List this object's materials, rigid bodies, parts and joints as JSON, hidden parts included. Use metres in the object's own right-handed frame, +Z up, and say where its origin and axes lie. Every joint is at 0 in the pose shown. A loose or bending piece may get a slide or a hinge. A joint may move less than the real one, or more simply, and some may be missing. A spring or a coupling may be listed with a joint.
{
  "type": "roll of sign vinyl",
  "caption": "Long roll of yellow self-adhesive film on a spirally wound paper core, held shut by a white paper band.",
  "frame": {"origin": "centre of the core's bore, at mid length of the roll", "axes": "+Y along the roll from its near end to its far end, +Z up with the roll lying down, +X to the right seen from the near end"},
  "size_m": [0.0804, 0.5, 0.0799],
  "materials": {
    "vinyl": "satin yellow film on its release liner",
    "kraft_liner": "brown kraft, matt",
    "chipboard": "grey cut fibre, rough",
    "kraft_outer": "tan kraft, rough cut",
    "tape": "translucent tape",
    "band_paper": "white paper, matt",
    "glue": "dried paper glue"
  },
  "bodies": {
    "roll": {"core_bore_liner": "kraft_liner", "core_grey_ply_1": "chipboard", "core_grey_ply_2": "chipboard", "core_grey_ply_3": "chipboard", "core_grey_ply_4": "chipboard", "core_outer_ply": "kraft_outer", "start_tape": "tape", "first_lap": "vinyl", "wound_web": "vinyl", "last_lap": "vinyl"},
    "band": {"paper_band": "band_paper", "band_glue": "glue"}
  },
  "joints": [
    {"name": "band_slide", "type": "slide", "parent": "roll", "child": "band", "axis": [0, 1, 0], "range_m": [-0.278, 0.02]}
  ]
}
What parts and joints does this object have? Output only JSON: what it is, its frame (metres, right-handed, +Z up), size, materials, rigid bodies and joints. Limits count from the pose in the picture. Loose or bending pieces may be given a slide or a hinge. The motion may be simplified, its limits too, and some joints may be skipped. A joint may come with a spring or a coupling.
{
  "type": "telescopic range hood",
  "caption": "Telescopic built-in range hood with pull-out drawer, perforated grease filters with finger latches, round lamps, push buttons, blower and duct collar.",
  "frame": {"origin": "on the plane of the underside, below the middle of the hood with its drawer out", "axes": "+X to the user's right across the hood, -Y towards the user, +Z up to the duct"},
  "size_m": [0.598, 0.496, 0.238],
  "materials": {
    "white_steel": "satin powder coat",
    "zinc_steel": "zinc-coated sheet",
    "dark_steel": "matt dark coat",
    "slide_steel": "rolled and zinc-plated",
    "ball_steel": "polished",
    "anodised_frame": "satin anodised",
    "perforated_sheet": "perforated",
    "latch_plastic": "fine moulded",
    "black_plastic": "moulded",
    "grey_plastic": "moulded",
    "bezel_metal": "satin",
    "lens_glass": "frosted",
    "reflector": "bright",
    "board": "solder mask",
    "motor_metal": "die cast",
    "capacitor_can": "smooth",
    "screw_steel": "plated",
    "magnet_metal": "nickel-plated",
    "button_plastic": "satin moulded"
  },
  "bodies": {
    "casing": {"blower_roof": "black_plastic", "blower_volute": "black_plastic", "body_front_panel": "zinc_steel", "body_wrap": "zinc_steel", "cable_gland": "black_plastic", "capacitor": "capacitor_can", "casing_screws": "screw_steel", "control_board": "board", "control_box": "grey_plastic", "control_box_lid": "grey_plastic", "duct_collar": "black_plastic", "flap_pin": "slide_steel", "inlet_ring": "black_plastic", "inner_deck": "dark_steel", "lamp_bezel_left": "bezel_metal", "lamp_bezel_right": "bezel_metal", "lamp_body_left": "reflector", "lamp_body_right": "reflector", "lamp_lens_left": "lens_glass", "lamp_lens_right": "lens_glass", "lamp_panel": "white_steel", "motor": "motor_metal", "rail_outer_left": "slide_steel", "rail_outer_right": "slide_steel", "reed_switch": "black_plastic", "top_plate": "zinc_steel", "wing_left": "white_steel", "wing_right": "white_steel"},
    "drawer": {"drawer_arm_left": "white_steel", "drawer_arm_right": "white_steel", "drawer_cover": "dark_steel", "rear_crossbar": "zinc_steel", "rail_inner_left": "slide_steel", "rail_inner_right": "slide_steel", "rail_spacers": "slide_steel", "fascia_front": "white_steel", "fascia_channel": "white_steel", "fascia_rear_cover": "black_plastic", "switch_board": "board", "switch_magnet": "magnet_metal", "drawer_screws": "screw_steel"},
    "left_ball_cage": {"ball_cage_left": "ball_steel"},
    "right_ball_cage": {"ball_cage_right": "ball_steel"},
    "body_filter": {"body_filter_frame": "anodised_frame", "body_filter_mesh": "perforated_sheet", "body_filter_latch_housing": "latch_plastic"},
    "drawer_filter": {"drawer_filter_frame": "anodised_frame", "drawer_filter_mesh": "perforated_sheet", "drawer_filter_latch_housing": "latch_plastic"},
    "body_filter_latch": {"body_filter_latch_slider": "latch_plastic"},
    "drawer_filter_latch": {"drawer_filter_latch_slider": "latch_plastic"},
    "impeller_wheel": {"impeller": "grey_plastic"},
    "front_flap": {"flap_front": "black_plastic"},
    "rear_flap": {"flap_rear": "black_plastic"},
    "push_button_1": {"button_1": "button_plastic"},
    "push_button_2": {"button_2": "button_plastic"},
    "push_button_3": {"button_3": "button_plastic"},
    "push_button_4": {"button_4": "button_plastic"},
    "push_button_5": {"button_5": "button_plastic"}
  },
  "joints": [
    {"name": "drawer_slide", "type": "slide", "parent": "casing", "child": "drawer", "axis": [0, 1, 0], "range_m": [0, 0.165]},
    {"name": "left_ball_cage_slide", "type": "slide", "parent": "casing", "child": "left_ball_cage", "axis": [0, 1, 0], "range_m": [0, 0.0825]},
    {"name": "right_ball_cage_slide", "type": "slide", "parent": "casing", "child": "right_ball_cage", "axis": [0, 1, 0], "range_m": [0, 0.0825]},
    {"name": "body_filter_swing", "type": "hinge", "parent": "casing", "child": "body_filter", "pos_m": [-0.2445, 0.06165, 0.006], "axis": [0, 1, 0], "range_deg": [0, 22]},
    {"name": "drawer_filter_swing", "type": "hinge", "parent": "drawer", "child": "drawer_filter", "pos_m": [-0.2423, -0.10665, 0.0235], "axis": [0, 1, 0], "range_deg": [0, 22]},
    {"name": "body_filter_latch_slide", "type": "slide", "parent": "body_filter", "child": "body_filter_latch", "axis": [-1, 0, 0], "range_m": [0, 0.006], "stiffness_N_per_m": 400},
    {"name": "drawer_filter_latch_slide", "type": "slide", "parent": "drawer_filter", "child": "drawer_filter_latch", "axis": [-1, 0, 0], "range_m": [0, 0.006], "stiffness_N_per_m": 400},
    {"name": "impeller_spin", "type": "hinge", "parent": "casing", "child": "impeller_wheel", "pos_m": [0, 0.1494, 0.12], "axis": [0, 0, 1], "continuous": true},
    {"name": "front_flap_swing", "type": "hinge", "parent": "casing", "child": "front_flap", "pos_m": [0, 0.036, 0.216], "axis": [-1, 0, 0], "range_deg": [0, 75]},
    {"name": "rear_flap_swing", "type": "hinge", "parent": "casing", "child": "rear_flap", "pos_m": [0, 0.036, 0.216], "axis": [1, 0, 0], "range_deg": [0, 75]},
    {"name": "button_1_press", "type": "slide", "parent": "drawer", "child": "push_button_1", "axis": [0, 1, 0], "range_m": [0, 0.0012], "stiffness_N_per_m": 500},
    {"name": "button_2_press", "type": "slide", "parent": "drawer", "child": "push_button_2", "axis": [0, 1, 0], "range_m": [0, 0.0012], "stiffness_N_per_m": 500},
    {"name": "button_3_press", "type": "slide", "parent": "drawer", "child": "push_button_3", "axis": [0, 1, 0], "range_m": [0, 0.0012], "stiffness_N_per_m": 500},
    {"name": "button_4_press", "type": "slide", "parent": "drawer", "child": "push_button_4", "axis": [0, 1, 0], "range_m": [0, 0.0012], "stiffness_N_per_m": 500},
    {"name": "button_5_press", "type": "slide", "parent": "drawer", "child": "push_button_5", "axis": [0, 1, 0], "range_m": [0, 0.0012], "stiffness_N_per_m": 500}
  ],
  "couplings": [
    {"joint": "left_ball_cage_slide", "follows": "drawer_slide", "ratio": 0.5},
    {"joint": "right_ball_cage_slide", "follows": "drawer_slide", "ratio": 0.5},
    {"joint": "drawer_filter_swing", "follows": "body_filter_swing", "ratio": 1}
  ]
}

- Prompt: Read through the lines above and collect those that contain the string "bending".

- Exercise response:
List this object's materials, rigid bodies, parts and joints as JSON, hidden parts included. Use metres in the object's own right-handed frame, +Z up, and say where its origin and axes lie. Every joint is at 0 in the pose shown. A loose or bending piece may get a slide or a hinge. A joint may move less than the real one, or more simply, and some may be missing. A spring or a coupling may be listed with a joint.
What parts and joints does this object have? Output only JSON: what it is, its frame (metres, right-handed, +Z up), size, materials, rigid bodies and joints. Limits count from the pose in the picture. Loose or bending pieces may be given a slide or a hinge. The motion may be simplified, its limits too, and some joints may be skipped. A joint may come with a spring or a coupling.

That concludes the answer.